ECLI:NL:RBNHO:2016:3356
Rechtbank Noord-Holland
- Rekestprocedure
- Rechtspraak.nl
Bevoegdheid rechtbank bij klaagschrift ex artikel 164 lid 8 Wegenverkeerswet 1994 na hoger beroep
Op 31 maart 2016 is er een klaagschrift ingediend door klager, vertegenwoordigd door mr. E. Boskma, tegen de invordering van zijn rijbewijs door de politie Noord-Holland. Dit klaagschrift werd behandeld in de raadkamer van de rechtbank Noord-Holland op 18 april 2016. Klager was eerder op 11 maart 2016 door de politierechter veroordeeld tot een ontzegging van de bevoegdheid om motorrijtuigen te besturen voor de duur van zeven maanden. Klager heeft op 22 maart 2016 hoger beroep ingesteld tegen deze veroordeling en verzoekt nu om teruggave van zijn rijbewijs, omdat er zich een nieuwe omstandigheid heeft voorgedaan die zijn dringend persoonlijk belang bij het beschikken over zijn rijbewijs onderstreept.
De raadsman van klager betoogde dat de rechtbank bevoegd is om kennis te nemen van het klaagschrift op basis van artikel 164 lid 8 van de Wegenverkeerswet, omdat dit de rechtbank is waar de vervolging heeft plaatsgevonden.
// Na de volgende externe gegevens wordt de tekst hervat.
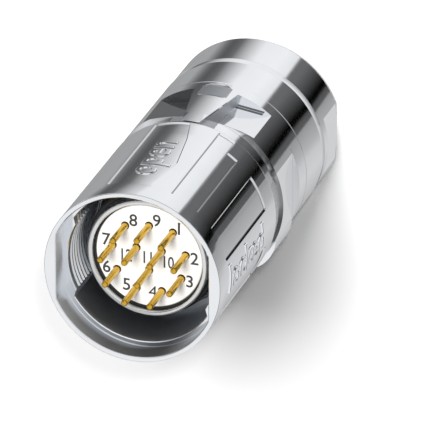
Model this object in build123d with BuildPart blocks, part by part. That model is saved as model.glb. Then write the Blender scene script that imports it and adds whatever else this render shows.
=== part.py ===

De officier van justitie, mr. M.A. Oudendijk, stelde echter dat klager niet-ontvankelijk moet worden verklaard in zijn beklag, aangezien het Hof te Amsterdam nu bevoegd is, gezien het hoger beroep dat door klager is ingesteld.
De rechtbank overweegt dat, volgens artikel 164 lid 8 van de Wegenverkeerswet, een klaagschrift moet worden ingediend bij het gerecht in feitelijke aanleg waarvoor de vervolging plaatsvindt. Aangezien klager hoger beroep heeft ingesteld, is de raadkamer van het hof de enige bevoegde instantie om dit klaagschrift te behandelen. De rechtbank verklaart klager daarom niet-ontvankelijk in zijn klaagschrift en zal het klaagschrift doorzenden naar het Hof Amsterdam voor verdere behandeling.